Torniamo alla falconeria, dal 2016 dichiarata patrimonio culturale immateriale Unesco. Federico II amava tanto la caccia con il falco da scriverne un libro dal titolo inequivocabile in cui elevò la falconeria ad arte. Lo scopo era quello di mostrare le cose per quello che sono: “Intentio vero nostra est manifestare in hoc libro de venatione avium ea, que sunt, sicut sunt” mostrandosi in ciò un precursore del metodo scientifico.
In Italia la più grande esperta del De Arte venandi è Anna Laura Trombetti Budriesi, professoressa emerita di Storia medievale dell’Università di Bologna, che ne ha curato la edizione in lingua latina e italiana (edita nel 2000, dal Centro Europeo di Studi Normanni).
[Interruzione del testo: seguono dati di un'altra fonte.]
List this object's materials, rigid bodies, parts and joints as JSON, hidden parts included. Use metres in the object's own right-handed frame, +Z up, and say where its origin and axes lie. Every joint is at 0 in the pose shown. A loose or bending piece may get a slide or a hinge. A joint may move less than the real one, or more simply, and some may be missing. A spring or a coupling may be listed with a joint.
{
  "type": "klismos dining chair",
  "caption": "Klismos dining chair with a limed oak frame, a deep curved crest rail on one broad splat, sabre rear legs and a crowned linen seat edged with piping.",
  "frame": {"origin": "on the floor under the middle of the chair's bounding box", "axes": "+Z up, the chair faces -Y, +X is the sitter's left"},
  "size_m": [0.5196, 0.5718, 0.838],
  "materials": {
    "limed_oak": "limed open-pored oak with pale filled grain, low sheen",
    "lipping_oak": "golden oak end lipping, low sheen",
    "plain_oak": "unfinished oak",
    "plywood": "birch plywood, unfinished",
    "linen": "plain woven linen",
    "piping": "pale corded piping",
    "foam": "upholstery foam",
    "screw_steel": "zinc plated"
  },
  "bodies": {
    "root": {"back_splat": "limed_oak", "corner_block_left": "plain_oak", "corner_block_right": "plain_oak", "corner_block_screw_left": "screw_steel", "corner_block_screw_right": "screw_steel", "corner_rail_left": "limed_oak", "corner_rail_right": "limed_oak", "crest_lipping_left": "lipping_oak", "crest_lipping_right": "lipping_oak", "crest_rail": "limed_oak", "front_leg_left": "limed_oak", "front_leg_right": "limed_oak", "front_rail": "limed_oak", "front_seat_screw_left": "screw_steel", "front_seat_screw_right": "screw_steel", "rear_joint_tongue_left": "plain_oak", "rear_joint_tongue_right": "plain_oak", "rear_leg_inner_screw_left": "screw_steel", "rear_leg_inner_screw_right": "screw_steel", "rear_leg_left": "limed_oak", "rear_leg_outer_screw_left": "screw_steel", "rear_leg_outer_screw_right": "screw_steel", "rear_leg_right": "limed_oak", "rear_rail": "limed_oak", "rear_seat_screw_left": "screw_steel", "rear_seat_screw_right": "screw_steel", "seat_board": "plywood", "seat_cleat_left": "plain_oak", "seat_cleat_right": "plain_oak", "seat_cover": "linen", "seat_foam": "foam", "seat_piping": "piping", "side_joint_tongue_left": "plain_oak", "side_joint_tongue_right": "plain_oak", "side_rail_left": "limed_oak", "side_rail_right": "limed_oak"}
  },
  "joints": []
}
Ecco di seguito ciò che ne scrive nell’Enciclopedia Federiciana: “Il trattato De arte venandi cum Avibus è unanimemente riconosciuto quale una delle opere scientifiche più significative del Medioevo. Il trattato, composto in un limpido latino, si giova dell’uso sapiente di una terminologia, come afferma l’autore, da lui stesso sovente coniata per sopperire ai vuoti di un lessico tecnico ancora in parte da definire: “Quest’arte, infatti, possiede come tutte un proprio lessico; e quando Noi non abbiamo saputo trovare nella lingua latina i termini appropriati ad ogni situazione, ci siamo serviti di quelli che Ci sono sembrati esser più vicini a fare comprendere il nostro pensiero”.
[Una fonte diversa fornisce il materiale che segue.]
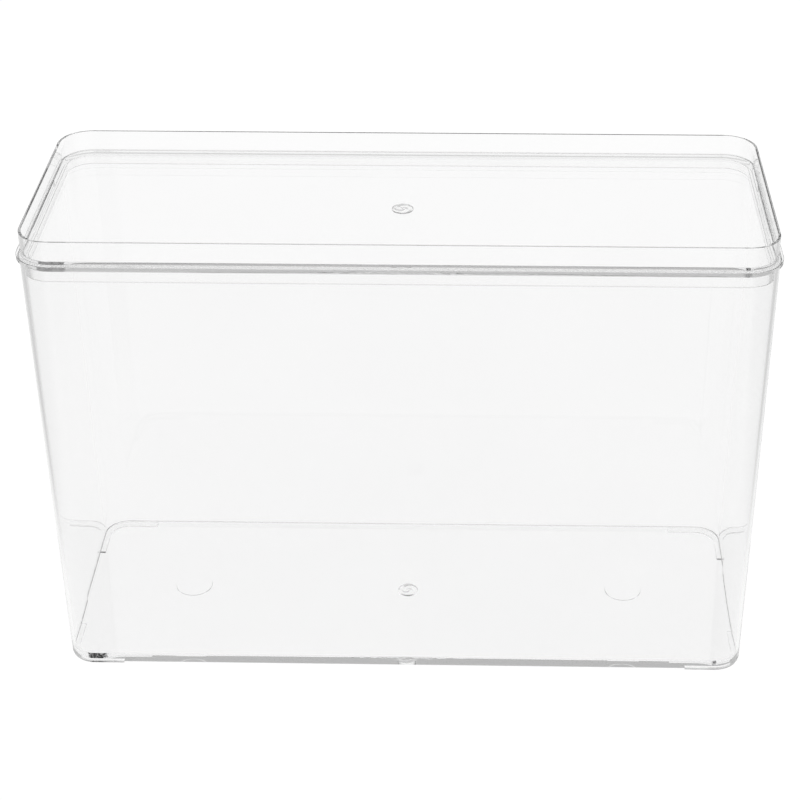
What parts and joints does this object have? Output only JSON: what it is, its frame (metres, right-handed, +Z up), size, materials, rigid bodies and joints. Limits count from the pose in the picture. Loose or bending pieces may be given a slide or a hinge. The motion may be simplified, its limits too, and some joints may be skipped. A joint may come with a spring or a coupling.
{
  "type": "storage box with lid",
  "caption": "Clear plastic storage box with corner feet, and a lift-off lid whose raised rim holds another box on top.",
  "frame": {"origin": "middle of the footprint, on the surface that the feet stand on", "axes": "+X along the length, +Y from the front to the back, +Z up"},
  "size_m": [0.3038, 0.1116, 0.2088],
  "materials": {
    "clear_box": "polished, colourless and see-through",
    "clear_lid": "polished, colourless and see-through"
  },
  "bodies": {
    "box": {"box_body": "clear_box"},
    "lid": {"lid": "clear_lid"}
  },
  "joints": [
    {"name": "lid_lift", "type": "slide", "parent": "box", "child": "lid", "axis": [0, 0, 1], "range_m": [0, 0.08]}
  ]
}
Il 24 maggio scorso a Foggia, al convegno “Bellezza, Conoscenza e Identità. La Capitanata di Federico II” Ortensio Zecchino, professore di Storia del diritto medievale ed ex-Ministro dell’Università e della Ricerca scientifica, ha tenuto una relazione dal titolo “L’arte di cacciare coi falchi tra natura e politica”. Nel suo intervento Zecchino ha sottolineato che Federico, nella Puglia del XIII secolo, si innamorò in modo particolare della Capitanata perché il suo territorio era ricco di alture, boschi, laghetti e acquitrini, l’ambiente ideale per la caccia. In quegli luoghi l’imperatore falconiere trovava il suo svago e nel contempo la pace spirituale. Nel lavoro pedagogico del piegare il falco alla propria volontà c’era il lato metaforico della politica: “il sovrano che domina il falco riesce in qualche modo a far sì che questo animale, per sua natura selvatico, risponda e ubbidisca docilmente in un rapporto di reciproca fiducia. In ciò c’è anche l’idea che i sudditi vadano in qualche modo dominati ma anche assecondati. … La caccia per Federico II era cosa diversa dall’attività cruenta com’era concepita nel Medioevo. Era innanzitutto un’attività intellettuale che richiedeva una partecipazione emotiva. Il che è esattamente la metafora di come il sovrano intendeva governare”.